But, a deeper analysis uncovers significant caveats. While the technology is undoubtedly more energy-efficient per bit transferred, the manufacturing process itself presents a contradiction. The fabrication and, more critically, the packaging of these complex optical systems are incredibly intricate processes. As noted in a recent analysis from Laser Focus World, key challenges remain in energy efficiency at the system level, manufacturing scalability, and overall cost optimization. The risk is that while individual links are efficient, the total cost of ownership and the manufacturing yield rates could undermine the promised savings, an issue highlighted by market analysts at Yole Group who recently revised their market forecasts downward due to manufacturing yield concerns.
Technological Hurdles and Market Skepticism
A core tension exists at the heart of the current this innovation strategy. While the technology is pitched as the solution to AI’s scaling and power problems, its own path to mass production is riddled with challenges that could create new bottlenecks. Experts point to packaging, testing, and thermal management as the most significant hurdles to deploying the system at the scale Nvidia envisions. The process of aligning lasers and fiber arrays to microscopic silicon waveguides with near-perfect precision is a major source of cost and potential failure, a far cry from the mature processes of traditional chip packaging.

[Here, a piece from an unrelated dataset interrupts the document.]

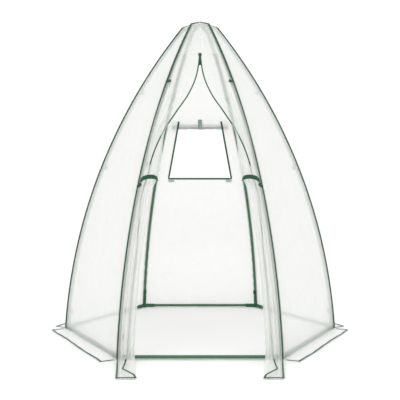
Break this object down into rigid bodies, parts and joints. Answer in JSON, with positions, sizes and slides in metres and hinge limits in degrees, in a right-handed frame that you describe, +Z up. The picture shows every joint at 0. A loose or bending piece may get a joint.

This places immense pressure to a small number of specialized foundries and packaging houses, most notably TSMC, which is critical for the advanced 3D chip-stacking required for co-packaged optics (CPO). Any disruption at these facilities could halt global AI development. Furthermore, while Nvidia is locking up supply from key component makers, competitors like Intel are moving to offer it manufacturing services to external customers, potentially creating a more open—and competitive—ecosystem. According to some analyses, the industry may be entering the “trough of disillusionment” for this technology, where early hype meets the harsh reality of implementation challenges. The true viability of silicon photonics will be proven not in press releases, but in high-volume, cost-effective manufacturing.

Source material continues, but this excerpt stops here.